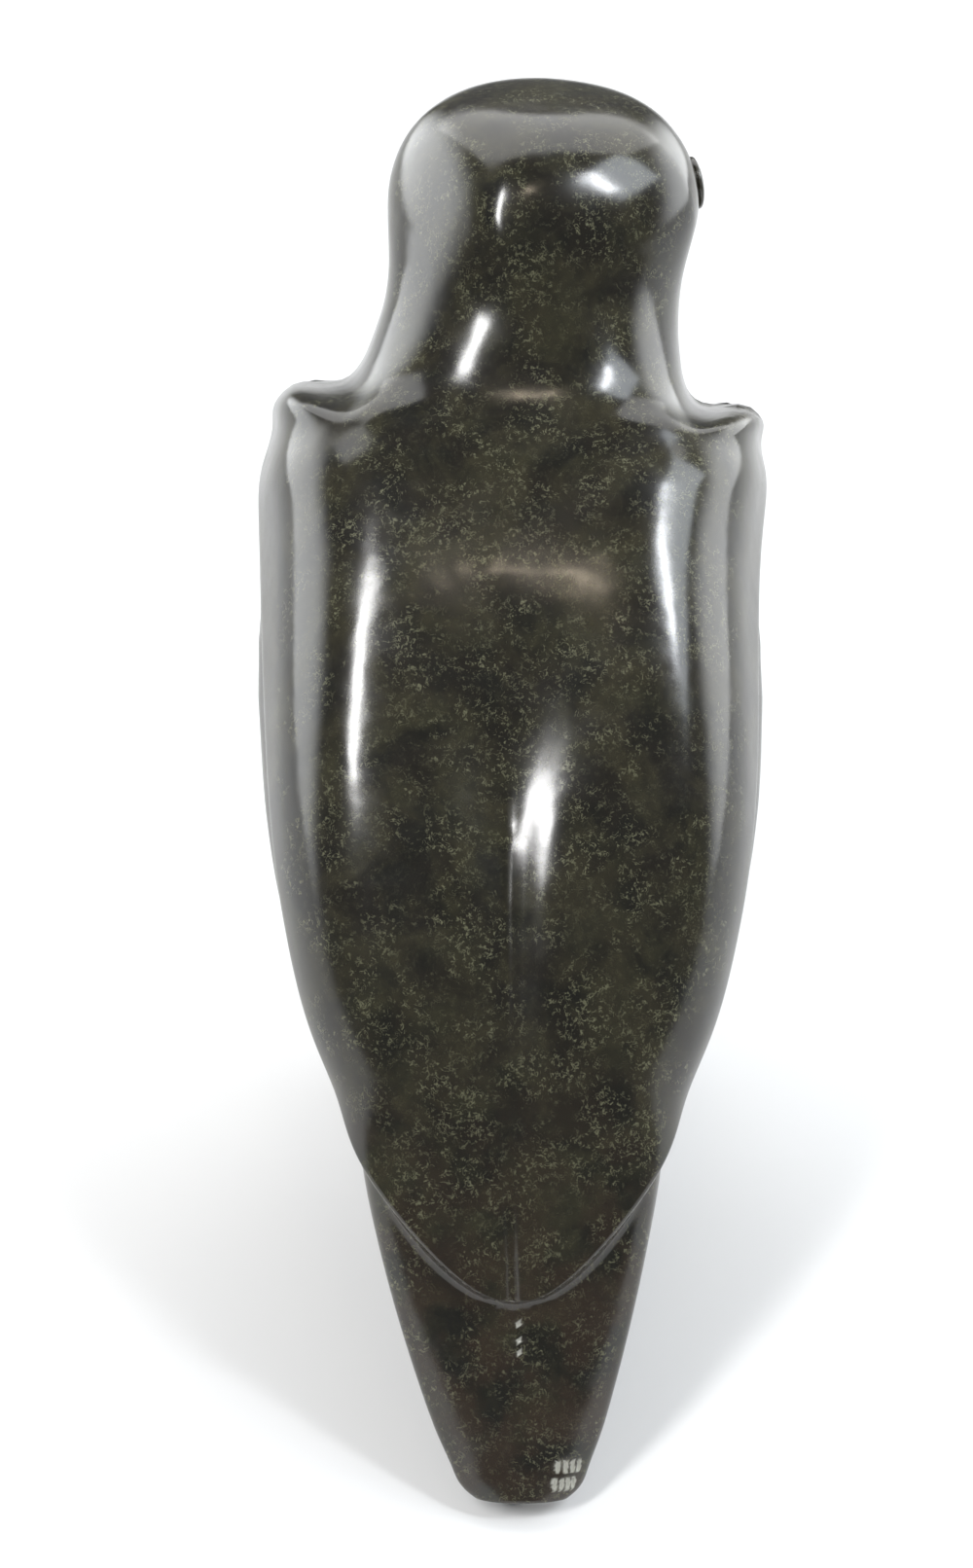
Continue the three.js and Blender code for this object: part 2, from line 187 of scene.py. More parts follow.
valley_width = curve((34, 4.4), (90, 4.8), (104, 5.6), (114, 7.4), (126, 10.5), (145, 15))

_slopes = np.radians(back_slope(np.arange(STEP / 2, CROWN_AT, STEP)))
BACK_Y = TAIL_END[0] - np.concatenate([[0], np.cumsum(STEP * np.cos(_slopes))])
BACK_Z = TAIL_END[1] + np.concatenate([[0], np.cumsum(STEP * np.sin(_slopes))])
BACK_AT = np.arange(len(BACK_Y)) * STEP


def back_point(s):
    return np.interp(s, BACK_AT, BACK_Y), np.interp(s, BACK_AT, BACK_Z)


NECK_AXIS_Y = back_point(NECK_AT + 12)[0] - 25


def dome_share(s):
    """How much smaller a section in the head's dome is than the one where the dome starts."""
    rise = np.clip((s - HEAD_DOME_AT) / (CROWN_AT - HEAD_DOME_AT), 0, 1)
    return np.cos(rise * math.pi / 2) ** 0.68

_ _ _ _

STATED GOAL: In the listing above, please print only the lines from the first one to the line where "NECK_AXIS_Y = back_point(NECK_AT" appears, exactly as written, both of those lines included.

WRITTEN RESPONSE:
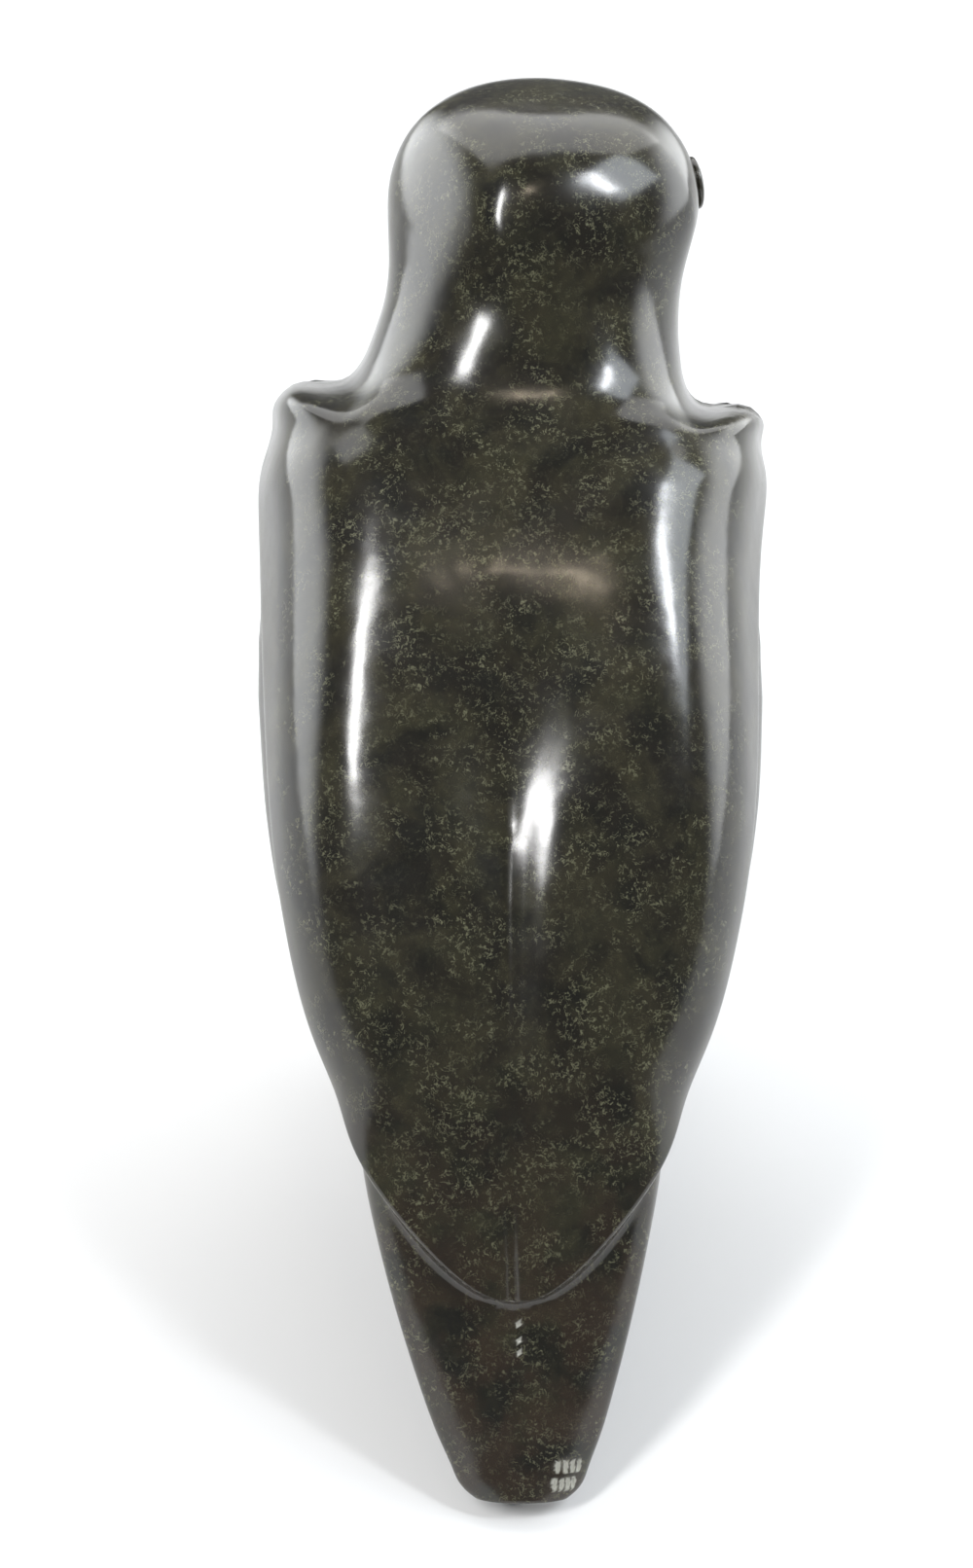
Continue the three.js and Blender code for this object: part 2, from line 187 of scene.py. More parts follow.
valley_width = curve((34, 4.4), (90, 4.8), (104, 5.6), (114, 7.4), (126, 10.5), (145, 15))

_slopes = np.radians(back_slope(np.arange(STEP / 2, CROWN_AT, STEP)))
BACK_Y = TAIL_END[0] - np.concatenate([[0], np.cumsum(STEP * np.cos(_slopes))])
BACK_Z = TAIL_END[1] + np.concatenate([[0], np.cumsum(STEP * np.sin(_slopes))])
BACK_AT = np.arange(len(BACK_Y)) * STEP


def back_point(s):
    return np.interp(s, BACK_AT, BACK_Y), np.interp(s, BACK_AT, BACK_Z)


NECK_AXIS_Y = back_point(NECK_AT + 12)[0] - 25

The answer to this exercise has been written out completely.